Heating systems designed for the heat load a minimum outdoor temperature that falls in the 95th-99th percentile of historical binned hourly weather data over several heating seasons are deemed "perfectly sized" for delivering adequate comfort without losing too much by way of efficiency. When the full output of the boiler matches the "design day" (~97th percentile temperature) heat load, the duty cycle & efficiency of the boiler are maximised.

flamefix said:
But whats a homeowner to do in your country if they had just moved in and hadn't got all the previous history on the boiler use age?

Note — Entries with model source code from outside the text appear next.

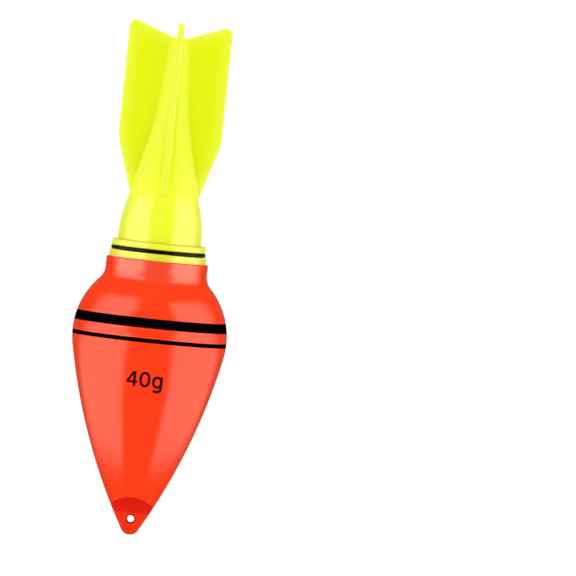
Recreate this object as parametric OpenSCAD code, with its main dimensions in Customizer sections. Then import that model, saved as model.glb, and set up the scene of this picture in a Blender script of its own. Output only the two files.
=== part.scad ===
// Bobber float with a screw-in finned tail that carries a light stick.
// The float's axis is Z, with the tail up. The origin is the centre of the line eye.
// Heights named *_z are measured from the tip of the nose unless a note says otherwise.

/* [Body shells] */
// Largest diameter of the body
belly_d = 45; // [38:0.5:56]
// Height of the belly circle's centre above the tip
belly_z = 58.1; // [48:0.5:72]
// Radius of the rounded tip
tip_r = 2.8; // [2.3:0.1:4]
// Radius of the long curve from tip to belly
flank_r = 172.5; // [120:0.5:260]
// Outside diameter of the neck
neck_d = 29.6; // [28.6:0.1:36]
// Length of the straight part of the neck
neck_len = 3.1; // [2:0.1:8]
// Radius of the hollow curve between belly and neck
shoulder_r = 5; // [3:0.1:8]
// Wall of both shells
wall = 1.5; // [1.2:0.1:2]
// How far the seam lies below the belly circle's centre
seam_drop = 0.6; // [0:0.1:2]
// Height of the lap joint at the seam
seam_lap = 2.5; // [1.5:0.1:4]

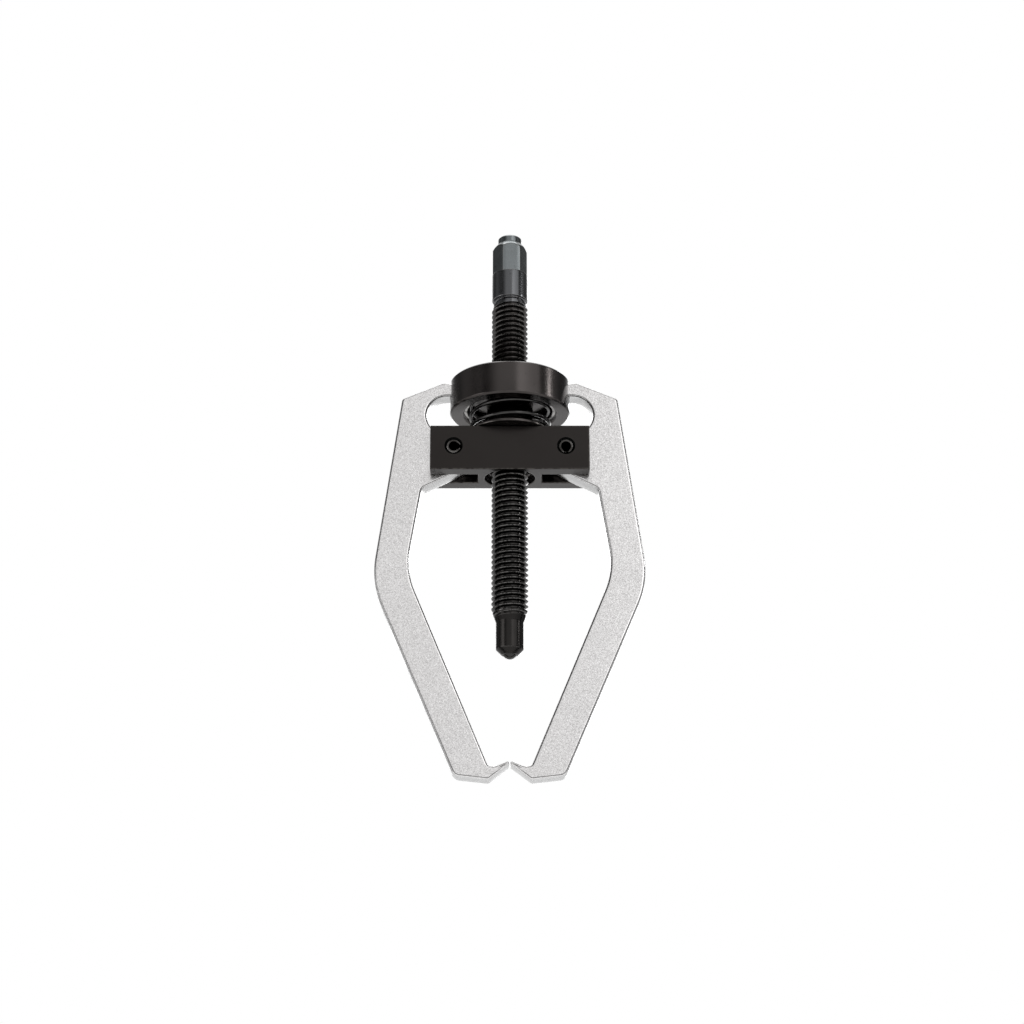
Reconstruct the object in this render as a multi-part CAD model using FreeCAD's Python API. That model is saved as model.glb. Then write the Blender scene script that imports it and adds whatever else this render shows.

Manual-J is the standard here, and many software packages are based on it, as are some building-codes. IIRC California Title 24 now disallows oversizing of heating/cooling systems by more than 10% per Manual-J. Of course, the calculation is easily skewed by the whims & prejudices of the software data-entry person, so the 10% limit isn't perfect. But it probably keeps most systems from being more than 1.5-1.7x oversized, in which case they're still at least somewhat close to optimal. (Among it's many shortcomings, the US seasonal efficiency "AFUE" rating for heating equipment presumes 1.7x oversizing relative to the design-day heat load.)

flamefix said:
Sometimes performing heat calculations seem nonsensical for instance: the heatload is calculated as requiring 15kW heat input but (a majority of homes have combination boilers) to get the flow rates for hot water anything up to a 35kW boiler may be specified to provide that flow rate (for power showers).

That is an issue here as well- the instantaneous load of a sustained hot water draw such as a shower can be several times the design-day heat-only load. The better-efficiency solution is to design in sufficient mass to the hot water storage rather than increase the size of the burner. (This is of course easier said than done.) There is a standby loss associated with the high mass storage, but it's a small loss relative to the efficiency loss of oversizing a boiler by a factor of two or three.

eg: The peak heating load at my home is ~8-9kw, with an average mid-winter daily load of 3-6kw, but the instantaneous load of a winter shower adds something like 30-32kw. The solution to this mismatch (and that of the micro loads of separate room-by-room zoning switching in and out) is ~400lbs of boiler water in a buffer tank with an internal heat exchanger for the water. The load from the shower has also been cut in half (to ~15kw peak) by using a drainwater heat-recovery heat exchanger to pre-heat the incoming flow from the city water. With that much mass and a reasonable temperature hysteresis to the tank controls it's fairly insensitive to boiler oversizing (the mass establishes a pretty good minimum burn time), but even with a "perfectly sized" boiler for heating there is plenty of hot water available for multiple successive showers. If there's an Achilles heel to the system, it would be that I can't fill an 80 gallon spa in one go with a "right-sized" boiler driving the combined system, since tub-filling capacity limited by the mass of the storage- the heat-recovery capacity is only available for simultaneous drain/hot-water flows, like showers, not batch draws.

Fortunately I don't have such a spa in my house. :) But if I did, and put in a 30kw boiler in to be able to support that load, the efficiency of the combined system wouldn't be TOO atrocious, since the thermal mass of the buffer keeps it from short-cycling, but it's still less than ideal.